**REQUIRED WORK:** Quote exactly, and only, the lines of the material below from the line with "return made" through the line with "in imported if".
+ + + + +
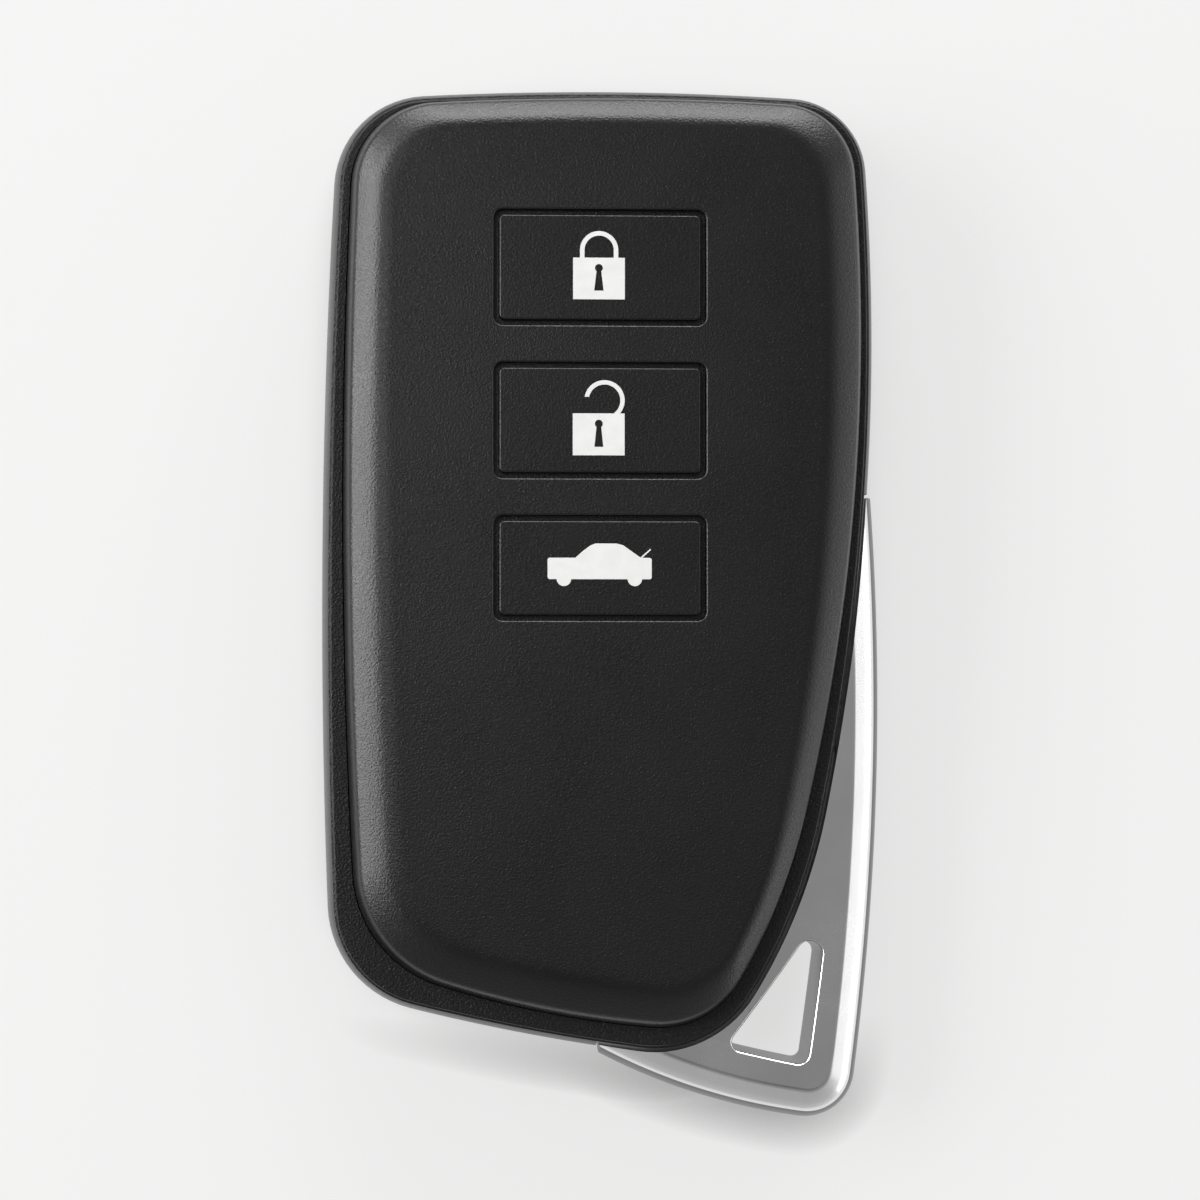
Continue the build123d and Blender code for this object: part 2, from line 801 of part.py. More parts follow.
def coin_cell():
    """Round cell: can above, smaller lid below."""
    radius = cell_diameter / 2
    lid_radius = radius * cell_lid_share
    points = (
        (0, cell_base),
        (lid_radius, cell_base),
        (lid_radius, cell_base + cell_lid_height),
        (radius, cell_base + cell_lid_height),
        (radius, cell_top),
        (0, cell_top),
    )
    return revolved(points, cell_x, cell_y)


def holder_outline(low, high):
    """Eight-sided block round the cell's place, flat toward the board's edges."""
    shape = RegularPolygon(holder_radius, holder_sides, major_radius=False, rotation=180 / holder_sides)
    return extrude(Pos(cell_x, cell_y, low) * shape, high - low, dir=(0, 0, 1))


def battery_holder():
    """Eight-sided wall on the board round the cell, open where the positive contact rises."""
    room = Pos(cell_x, cell_y, board_top) * Cylinder(holder_radius - holder_wall, rim_height * 2)
    gap = block(
        cell_x - holder_radius * 2, cell_x, cell_y - holder_slot / 2, cell_y + holder_slot / 2,
        board_top - overrun, holder_top + overrun,
    )
    return holder_outline(board_top, holder_top) - room - gap


def battery_cover():
    """Lid on the holder, with a slot for a coin."""
    top = holder_top + battery_cover_thickness
    slot_length = coin_slot_share * cell_diameter
    return holder_outline(holder_top, top) - block(
        cell_x - slot_length / 2, cell_x + slot_length / 2, cell_y - coin_slot_width / 2,
        cell_y + coin_slot_width / 2, top - coin_slot_depth, top + overrun,
    )


def positive_contact():
    """Sheet strip beside the cell, bent in over the can's top."""
    left = cell_x - cell_diameter / 2 - contact_gap - contact_sheet
    low = cell_y - contact_width / 2
    high = cell_y + contact_width / 2
    hook_level = cell_top + contact_gap
    strip = block(left, left + contact_sheet, low, high, board_top, hook_level + contact_sheet)
    strip += block(
        left, left + contact_hook, low, high, hook_level, hook_level + contact_sheet
    )
    return strip


def negative_contact():
    """Sheet plate on the board with two fingers raised against the cell."""
    plate = block(
        cell_x - contact_width, cell_x + contact_width, cell_y - contact_width, cell_y + contact_width,
        board_top, board_top + contact_sheet,
    )
    for turn in (-1, 1):
        finger = Polyline(
            (turn * contact_width / 4, 0, contact_sheet / 2),
            (turn * contact_width, 0, negative_rise - contact_gap),
            (turn * contact_width / 2, 0, negative_rise - contact_gap),
            (0, 0, contact_sheet / 2),
            close=True,
        )
        raised = extrude(make_face(finger), contact_width / 2, both=True)
        plate += Pos(cell_x, cell_y, board_top) * raised
    return plate


def on_board(name):
    """Place of a part on the board."""
    x_share, y_share = board_place_shares[name]
    return x_share * case_width, y_share * case_length


def control_chip():
    """Square chip with a row of legs on two sides."""
    x, y = on_board("control_chip")
    half = control_chip_size / 2
    chip = block(
        x - half, x + half, y - half, y + half, board_top + leg_thickness,
        board_top + leg_thickness + control_chip_height,
    )
    reach = half + leg_length
    pitch = control_chip_size / leg_count
    for i in range(leg_count):
        place = y - half + pitch * (i + 0.5)
        chip += block(
            x - reach, x + reach, place - leg_width / 2, place + leg_width / 2,
            board_top, board_top + leg_thickness,
        )
    return chip


def radio_chip():
    """Flat square chip with a bevelled top."""
    x, y = on_board("radio_chip")
    half = radio_chip_size / 2
    chip = block(x - half, x + half, y - half, y + half, board_top, board_top + radio_chip_height)
    return chamfer(chip.edges().group_by(Axis.Z)[-1], chip_bevel)


def crystal():
    """Ceramic box with a smaller metal lid."""
    x, y = on_board("crystal")
    can = block(
        x - crystal_length / 2, x + crystal_length / 2, y - crystal_width / 2, y + crystal_width / 2,
        board_top, board_top + crystal_height - crystal_lid_height,
    )
    inset = crystal_lid_inset
    can += block(
        x - crystal_length / 2 + inset, x + crystal_length / 2 - inset,
        y - crystal_width / 2 + inset, y + crystal_width / 2 - inset,
        board_top, board_top + crystal_height,
    )
    return can


def chip_parts(name):
    """A row of small parts soldered on the board, as separate solids."""
    x, y = on_board(name)
    row = []
    for i in range(chip_part_count):
        low = y - chip_part_pitch * i
        row.append(
            block(
                x - chip_part_length / 2, x + chip_part_length / 2, low - chip_part_width / 2,
                low + chip_part_width / 2, board_top, board_top + chip_part_height,
            )
        )
    return Compound(children=row)


def coil_core(length, width, height):
    """Ferrite bar along X with a wider flange at each end, its top at level zero."""
    neck = block(
        -length / 2, length / 2, -width / 2 + coil_neck, width / 2 - coil_neck,
        -height + coil_neck, -coil_neck,
    )
    for turn in (-1, 1):
        middle = turn * (length - coil_flange) / 2
        neck += block(
            middle - coil_flange / 2, middle + coil_flange / 2, -width / 2, width / 2, -height, 0
        )
    return neck


def coil_winding(length, width, height):
    """Wire wound round the bar between its flanges, ribbed like its turns."""
    span = length - 2 * coil_flange
    pitch = span / coil_ribs
    wound = None
    for i in range(coil_ribs):
        for part, inset in ((0, coil_rib_step * 2), (1, coil_rib_step)):
            low = -span / 2 + pitch * (i + part / 2)
            side = width / 2 - inset
            rib = block(low, low + pitch / 2, -side, side, -height + inset, -inset)
            wound = rib if wound is None else wound + rib
    return wound - block(
        -length, length, -width / 2 + coil_neck, width / 2 - coil_neck, -height + coil_neck, -coil_neck
    )


def radio_antenna():
    """Thin strip along the board's upper edge."""
    inset = seat_width + frame_gap + board_gap + antenna_width
    strip = outline_block(cover_edge, -inset, board_top, board_top + antenna_thickness)
    strip -= outline_block(cover_edge, -inset - antenna_width, board_top - overrun, board_top + overrun)
    first_centre_y = button_rows[0][1]
    return strip & block(-case_width, case_width, first_centre_y, case_length, 0, rim_height)


def parts():
    """Every node's name and solid."""
    made = {
        "rear_case": rear_case(),
        "front_cover": front_cover(),
        "seal_gasket": seal_gasket(),
        "inner_frame": inner_frame(),
        "circuit_board": circuit_board(),
        "keypad_mat": keypad_mat(),
        "key_head": key_head(),
        "key_blade": key_blade(),
        "key_catch": key_catch(),
        "release_slider": release_slider(),
        "release_spring": release_spring(),
        "coin_cell": coin_cell(),
        "battery_holder": battery_holder(),
        "battery_cover": battery_cover(),
        "positive_contact": positive_contact(),
        "negative_contact": negative_contact(),
        "control_chip": control_chip(),
        "radio_chip": radio_chip(),
        "crystal": crystal(),
        "chip_capacitors": chip_parts("chip_capacitors"),
        "chip_resistors": chip_parts("chip_resistors"),
        "radio_antenna": radio_antenna(),
    }
    for name, centre_y, height in button_rows:
        made[name + "_button"] = button_cap(centre_y, height)
        made[name + "_plunger"] = plunger(centre_y)
        made[name + "_skirt"] = flexing_skirt(centre_y)
        made[name + "_snap_dome"] = snap_dome(centre_y)
    coils = {
        "wake_coil_x": (coil_length, coil_width, under_board_room - coil_clearance, False),
        "wake_coil_y": (coil_length, coil_width, under_board_room - coil_clearance, True),
        "transponder": (
            transponder_length, transponder_width, under_board_room - transponder_clearance, True,
        ),
    }
    for name, (length, width, height, along_case) in coils.items():
        x, y = on_board(name)
        place = Pos(x, y, board_base) * Rot(0, 0, 90 if along_case else 0)
        made[name + "_core"] = place * coil_core(length, width, height)
        made[name + "_winding"] = place * coil_winding(length, width, height)
    return made


os.makedirs("parts", exist_ok=True)
for node, solid in parts().items():
    export_step(solid, "parts/" + node + ".step")
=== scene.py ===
import bmesh
import bpy
import json
import math
from mathutils import Matrix, Vector


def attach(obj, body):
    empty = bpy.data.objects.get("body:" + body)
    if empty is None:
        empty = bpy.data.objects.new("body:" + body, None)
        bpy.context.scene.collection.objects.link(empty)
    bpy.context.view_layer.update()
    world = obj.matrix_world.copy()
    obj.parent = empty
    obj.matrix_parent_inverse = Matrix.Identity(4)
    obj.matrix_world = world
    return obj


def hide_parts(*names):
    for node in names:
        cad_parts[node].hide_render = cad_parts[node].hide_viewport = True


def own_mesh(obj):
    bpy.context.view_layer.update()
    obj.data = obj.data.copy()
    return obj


# A car key fob on its back: black plastic case, three printed buttons and a satin metal key head.
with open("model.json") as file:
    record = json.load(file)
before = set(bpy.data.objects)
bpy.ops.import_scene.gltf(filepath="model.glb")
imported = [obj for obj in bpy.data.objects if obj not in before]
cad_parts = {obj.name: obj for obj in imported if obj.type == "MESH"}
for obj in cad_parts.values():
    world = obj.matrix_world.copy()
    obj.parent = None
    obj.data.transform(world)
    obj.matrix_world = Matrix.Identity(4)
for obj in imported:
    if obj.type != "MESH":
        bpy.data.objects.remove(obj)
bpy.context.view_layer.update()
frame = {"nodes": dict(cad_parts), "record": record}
print("frame loaded:", len(frame["nodes"]), "parts")

# The fob's lengths are in millimetres, those of the floor, lamps and camera in metres
mm = 0.001
caseWidth = 42.4
caseLength = 74.8
cornerSteps = 14  # points round a corner
sideSteps = 26  # points along a side
leastRound = 0.05  # a corner that is moved inward keeps this radius
far = 60  # cutters reach past every edge
through = (-2, 12)  # levels of a cutter that goes right through the fob
beyond = (-4, 14)  # levels of one that trims such a cutter
overshoot = 1  # other cutters end this far outside the surface

# Corners of each outline: place as shares of the case, then radius and bulge of the next side
outlines = {
    "rim": (
        (-0.471, 0.520, 0.160, 0.0189),
        (0.476, 0.5215, 0.1325, 0.0491),
        (0.408, -0.224, 0, 0.0302),
        (0.196, -0.4755, 0.2075, 0.0158),
        (-0.484, -0.400, 0.188, 0.0231),
    ),
    "cover": (
        (-0.456, 0.5172, 0.159, 0.0180),
        (0.463, 0.5197, 0.1375, 0.0554),
        (0.3815, -0.223, 0, 0.0219),
        (0.1975, -0.451, 0.172, 0.0302),
        (-0.449, -0.372, 0.227, 0.0250),
    ),
    "face": (
        (-0.374, 0.4790, 0.130, 0.0118),
        (0.373, 0.4810, 0.118, 0.0450),
        (0.311, -0.227, 0, 0.0165),
        (0.193, -0.394, 0.142, 0.0189),
        (-0.343, -0.332, 0.189, 0.0165),
    ),
    "head": (
        (0.495, 0.214, 0, 0.0426),
        (0.4665, -0.550, 0.092, 0.0436),
        (-0.124, -0.4345, 0, 0.0012),
    ),
    "ringHole": (
        (0.4245, -0.3195, 0.0235, 0.0012),
        (0.3855, -0.4900, 0.0212, 0.0012),
        (0.2317, -0.4704, 0.0177, -0.0030),
    ),
}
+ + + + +
**TASK SOLUTION:**
    return made


os.makedirs("parts", exist_ok=True)
for node, solid in parts().items():
    export_step(solid, "parts/" + node + ".step")
=== scene.py ===
import bmesh
import bpy
import json
import math
from mathutils import Matrix, Vector


def attach(obj, body):
    empty = bpy.data.objects.get("body:" + body)
    if empty is None:
        empty = bpy.data.objects.new("body:" + body, None)
        bpy.context.scene.collection.objects.link(empty)
    bpy.context.view_layer.update()
    world = obj.matrix_world.copy()
    obj.parent = empty
    obj.matrix_parent_inverse = Matrix.Identity(4)
    obj.matrix_world = world
    return obj


def hide_parts(*names):
    for node in names:
        cad_parts[node].hide_render = cad_parts[node].hide_viewport = True


def own_mesh(obj):
    bpy.context.view_layer.update()
    obj.data = obj.data.copy()
    return obj


# A car key fob on its back: black plastic case, three printed buttons and a satin metal key head.
with open("model.json") as file:
    record = json.load(file)
before = set(bpy.data.objects)
bpy.ops.import_scene.gltf(filepath="model.glb")
imported = [obj for obj in bpy.data.objects if obj not in before]
cad_parts = {obj.name: obj for obj in imported if obj.type == "MESH"}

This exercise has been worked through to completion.